Select from the records below every line that has the word "behind" in it.

┌─ Data supplied

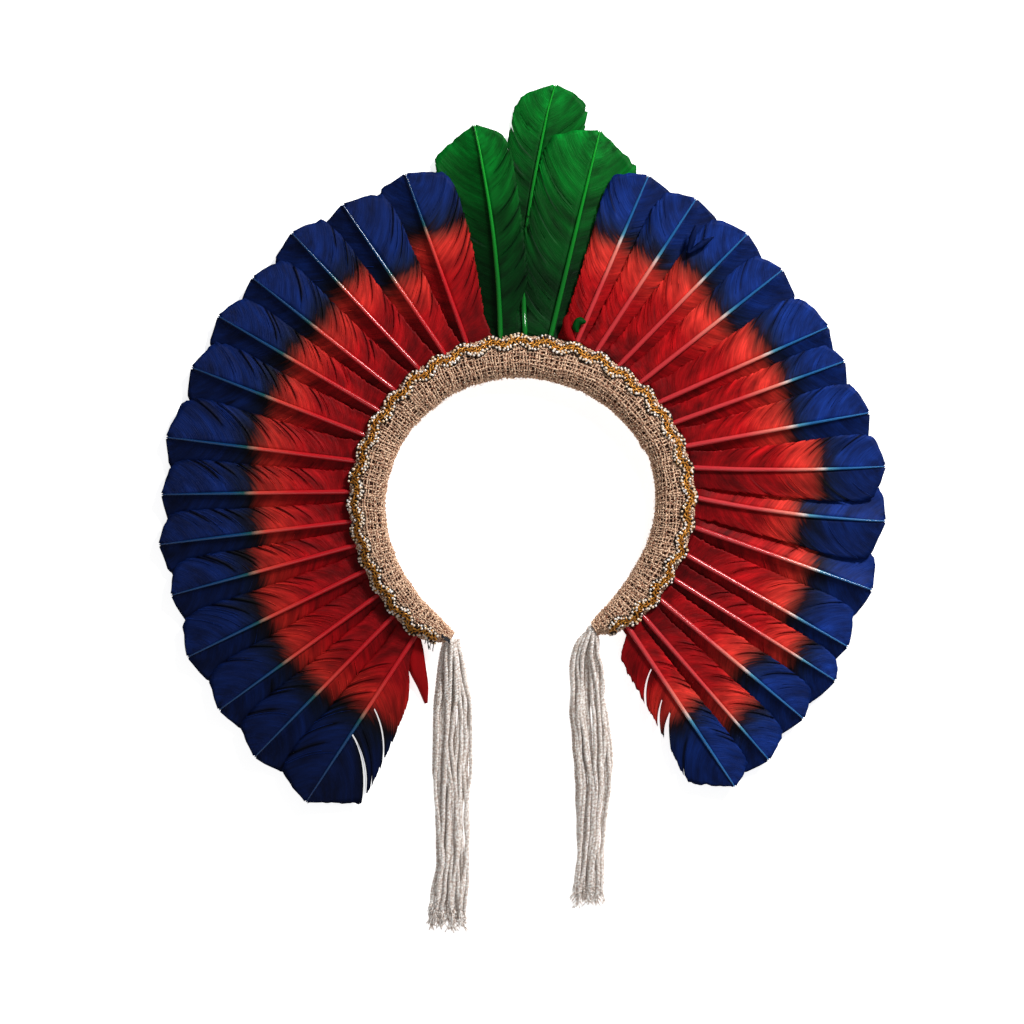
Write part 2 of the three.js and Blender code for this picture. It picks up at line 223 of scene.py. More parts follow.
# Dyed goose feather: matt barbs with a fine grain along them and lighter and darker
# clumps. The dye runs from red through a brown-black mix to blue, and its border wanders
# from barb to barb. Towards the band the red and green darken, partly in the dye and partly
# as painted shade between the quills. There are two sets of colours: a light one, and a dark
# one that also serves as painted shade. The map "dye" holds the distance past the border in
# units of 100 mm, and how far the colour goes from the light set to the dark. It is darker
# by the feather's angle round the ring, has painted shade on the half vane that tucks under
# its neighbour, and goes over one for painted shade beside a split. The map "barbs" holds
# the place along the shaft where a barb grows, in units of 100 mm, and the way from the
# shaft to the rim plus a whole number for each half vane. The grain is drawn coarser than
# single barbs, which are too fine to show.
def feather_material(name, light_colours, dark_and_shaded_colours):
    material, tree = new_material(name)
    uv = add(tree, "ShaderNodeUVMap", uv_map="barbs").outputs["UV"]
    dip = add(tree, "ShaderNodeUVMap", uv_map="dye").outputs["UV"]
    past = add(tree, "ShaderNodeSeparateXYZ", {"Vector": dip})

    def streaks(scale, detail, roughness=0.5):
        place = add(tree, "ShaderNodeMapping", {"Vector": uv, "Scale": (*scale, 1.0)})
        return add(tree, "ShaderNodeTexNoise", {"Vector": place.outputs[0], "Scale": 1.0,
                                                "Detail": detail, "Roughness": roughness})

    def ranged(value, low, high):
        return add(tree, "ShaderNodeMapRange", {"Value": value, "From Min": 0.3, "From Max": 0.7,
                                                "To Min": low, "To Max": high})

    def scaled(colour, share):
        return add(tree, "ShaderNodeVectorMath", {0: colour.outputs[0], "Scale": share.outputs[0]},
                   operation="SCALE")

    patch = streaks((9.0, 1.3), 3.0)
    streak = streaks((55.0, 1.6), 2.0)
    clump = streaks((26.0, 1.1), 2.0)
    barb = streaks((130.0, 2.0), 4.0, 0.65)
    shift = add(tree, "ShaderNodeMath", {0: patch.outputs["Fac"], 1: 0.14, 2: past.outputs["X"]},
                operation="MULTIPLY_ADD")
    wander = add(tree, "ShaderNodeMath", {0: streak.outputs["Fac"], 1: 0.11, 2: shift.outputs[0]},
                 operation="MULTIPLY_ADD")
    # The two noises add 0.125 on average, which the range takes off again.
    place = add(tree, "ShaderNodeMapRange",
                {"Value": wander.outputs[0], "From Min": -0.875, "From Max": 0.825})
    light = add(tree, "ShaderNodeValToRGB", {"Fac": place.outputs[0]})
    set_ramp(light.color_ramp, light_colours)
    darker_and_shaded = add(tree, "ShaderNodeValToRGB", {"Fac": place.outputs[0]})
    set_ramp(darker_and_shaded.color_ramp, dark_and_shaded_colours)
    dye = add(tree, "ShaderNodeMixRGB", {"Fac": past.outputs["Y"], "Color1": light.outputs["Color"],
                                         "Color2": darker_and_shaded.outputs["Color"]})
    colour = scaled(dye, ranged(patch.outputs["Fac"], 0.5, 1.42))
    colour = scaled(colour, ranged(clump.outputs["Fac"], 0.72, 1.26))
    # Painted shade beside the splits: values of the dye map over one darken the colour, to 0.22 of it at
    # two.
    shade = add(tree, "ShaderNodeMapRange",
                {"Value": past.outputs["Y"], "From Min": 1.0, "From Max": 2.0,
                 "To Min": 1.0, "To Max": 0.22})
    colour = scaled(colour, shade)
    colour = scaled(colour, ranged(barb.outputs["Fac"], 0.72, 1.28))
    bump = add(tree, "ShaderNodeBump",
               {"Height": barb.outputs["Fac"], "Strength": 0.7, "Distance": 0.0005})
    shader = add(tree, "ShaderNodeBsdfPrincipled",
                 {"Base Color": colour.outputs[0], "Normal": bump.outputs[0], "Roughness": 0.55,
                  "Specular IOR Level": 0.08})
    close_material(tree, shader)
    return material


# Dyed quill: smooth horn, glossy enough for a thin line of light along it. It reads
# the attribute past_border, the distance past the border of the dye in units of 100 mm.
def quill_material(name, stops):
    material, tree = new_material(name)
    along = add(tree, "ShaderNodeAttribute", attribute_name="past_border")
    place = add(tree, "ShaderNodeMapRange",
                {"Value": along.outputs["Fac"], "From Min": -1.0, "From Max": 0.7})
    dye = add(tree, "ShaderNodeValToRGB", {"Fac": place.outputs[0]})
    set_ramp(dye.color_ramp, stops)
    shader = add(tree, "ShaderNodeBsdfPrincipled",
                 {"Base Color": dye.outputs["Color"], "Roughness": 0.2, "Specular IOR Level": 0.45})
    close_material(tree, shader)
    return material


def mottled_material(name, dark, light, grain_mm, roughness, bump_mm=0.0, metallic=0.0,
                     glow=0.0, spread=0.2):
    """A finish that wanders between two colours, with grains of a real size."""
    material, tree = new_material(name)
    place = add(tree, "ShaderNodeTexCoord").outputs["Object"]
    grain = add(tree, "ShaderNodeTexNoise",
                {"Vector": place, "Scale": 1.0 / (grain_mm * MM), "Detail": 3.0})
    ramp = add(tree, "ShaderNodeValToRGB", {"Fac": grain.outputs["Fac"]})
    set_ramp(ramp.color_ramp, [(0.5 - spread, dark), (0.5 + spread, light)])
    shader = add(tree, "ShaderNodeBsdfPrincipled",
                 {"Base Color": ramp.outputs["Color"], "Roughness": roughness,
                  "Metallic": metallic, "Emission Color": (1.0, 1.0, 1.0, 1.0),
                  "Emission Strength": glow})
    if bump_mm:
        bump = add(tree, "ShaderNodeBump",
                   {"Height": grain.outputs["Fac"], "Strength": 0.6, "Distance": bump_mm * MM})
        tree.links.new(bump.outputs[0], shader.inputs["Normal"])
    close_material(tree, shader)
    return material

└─
┌─ Data supplied

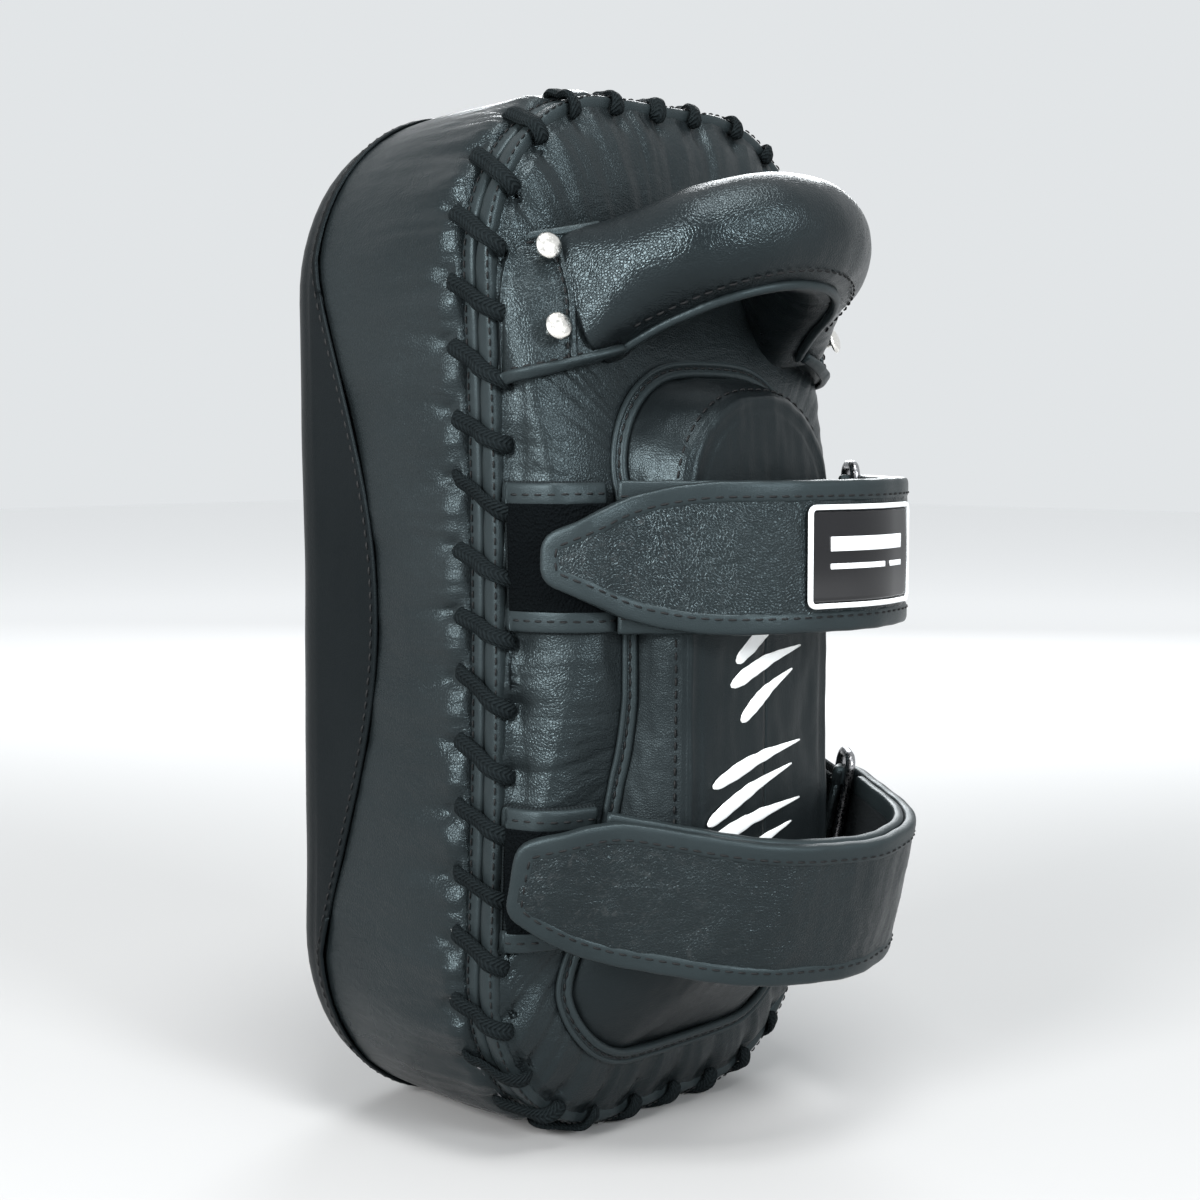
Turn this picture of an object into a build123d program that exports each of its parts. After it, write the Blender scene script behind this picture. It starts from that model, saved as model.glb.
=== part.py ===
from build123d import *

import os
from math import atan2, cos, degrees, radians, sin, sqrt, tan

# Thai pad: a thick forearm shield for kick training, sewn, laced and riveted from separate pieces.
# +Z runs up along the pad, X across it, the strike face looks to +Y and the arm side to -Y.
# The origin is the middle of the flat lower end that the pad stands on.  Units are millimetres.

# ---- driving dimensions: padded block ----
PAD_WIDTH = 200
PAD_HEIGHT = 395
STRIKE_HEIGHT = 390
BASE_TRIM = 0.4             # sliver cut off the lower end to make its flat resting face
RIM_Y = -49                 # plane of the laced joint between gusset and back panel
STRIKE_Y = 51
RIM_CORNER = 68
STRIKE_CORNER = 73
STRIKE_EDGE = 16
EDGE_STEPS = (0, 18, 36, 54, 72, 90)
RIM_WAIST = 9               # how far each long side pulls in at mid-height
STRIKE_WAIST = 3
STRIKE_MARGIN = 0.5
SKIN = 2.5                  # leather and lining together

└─
┌─ Data supplied

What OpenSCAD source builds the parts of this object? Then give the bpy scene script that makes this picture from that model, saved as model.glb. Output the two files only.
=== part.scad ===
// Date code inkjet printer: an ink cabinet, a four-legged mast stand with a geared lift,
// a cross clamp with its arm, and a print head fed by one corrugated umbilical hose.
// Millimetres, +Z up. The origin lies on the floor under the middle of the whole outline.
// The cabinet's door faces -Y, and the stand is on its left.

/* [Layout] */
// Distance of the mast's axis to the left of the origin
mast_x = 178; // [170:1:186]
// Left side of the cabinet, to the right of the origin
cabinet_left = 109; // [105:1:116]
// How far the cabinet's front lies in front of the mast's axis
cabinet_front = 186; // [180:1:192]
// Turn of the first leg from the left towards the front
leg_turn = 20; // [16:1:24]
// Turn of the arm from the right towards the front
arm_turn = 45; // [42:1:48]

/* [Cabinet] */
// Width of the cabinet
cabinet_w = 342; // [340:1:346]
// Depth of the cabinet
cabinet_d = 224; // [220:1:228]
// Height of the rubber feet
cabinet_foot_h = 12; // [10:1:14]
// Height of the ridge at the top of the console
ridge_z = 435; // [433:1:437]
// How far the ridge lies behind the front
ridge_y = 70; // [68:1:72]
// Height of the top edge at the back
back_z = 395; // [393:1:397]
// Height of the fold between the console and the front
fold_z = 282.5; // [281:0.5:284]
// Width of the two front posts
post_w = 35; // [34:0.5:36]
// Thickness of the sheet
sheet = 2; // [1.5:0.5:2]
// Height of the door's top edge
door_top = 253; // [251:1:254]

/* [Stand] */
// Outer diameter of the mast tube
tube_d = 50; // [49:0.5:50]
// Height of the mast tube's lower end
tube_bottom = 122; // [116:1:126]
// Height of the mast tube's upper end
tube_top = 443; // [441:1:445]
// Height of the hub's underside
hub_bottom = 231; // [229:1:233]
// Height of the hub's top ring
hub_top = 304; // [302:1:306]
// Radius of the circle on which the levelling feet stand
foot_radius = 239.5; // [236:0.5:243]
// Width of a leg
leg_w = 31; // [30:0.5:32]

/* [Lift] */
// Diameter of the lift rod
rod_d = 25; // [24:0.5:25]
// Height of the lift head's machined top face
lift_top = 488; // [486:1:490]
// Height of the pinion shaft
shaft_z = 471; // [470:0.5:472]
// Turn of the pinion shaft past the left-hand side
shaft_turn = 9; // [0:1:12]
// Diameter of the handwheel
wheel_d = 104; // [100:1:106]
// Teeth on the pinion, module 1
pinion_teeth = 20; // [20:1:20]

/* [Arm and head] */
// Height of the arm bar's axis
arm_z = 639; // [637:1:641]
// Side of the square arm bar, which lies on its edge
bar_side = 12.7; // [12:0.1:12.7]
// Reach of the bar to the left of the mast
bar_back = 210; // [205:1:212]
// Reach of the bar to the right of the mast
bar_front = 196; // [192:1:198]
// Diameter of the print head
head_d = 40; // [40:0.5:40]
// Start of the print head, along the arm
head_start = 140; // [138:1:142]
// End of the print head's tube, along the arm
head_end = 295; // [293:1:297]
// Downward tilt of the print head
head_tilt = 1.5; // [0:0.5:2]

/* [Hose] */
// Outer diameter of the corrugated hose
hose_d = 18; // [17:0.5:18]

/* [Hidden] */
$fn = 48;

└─

Response to this exercise:
Turn this picture of an object into a build123d program that exports each of its parts. After it, write the Blender scene script behind this picture. It starts from that model, saved as model.glb.
// How far the ridge lies behind the front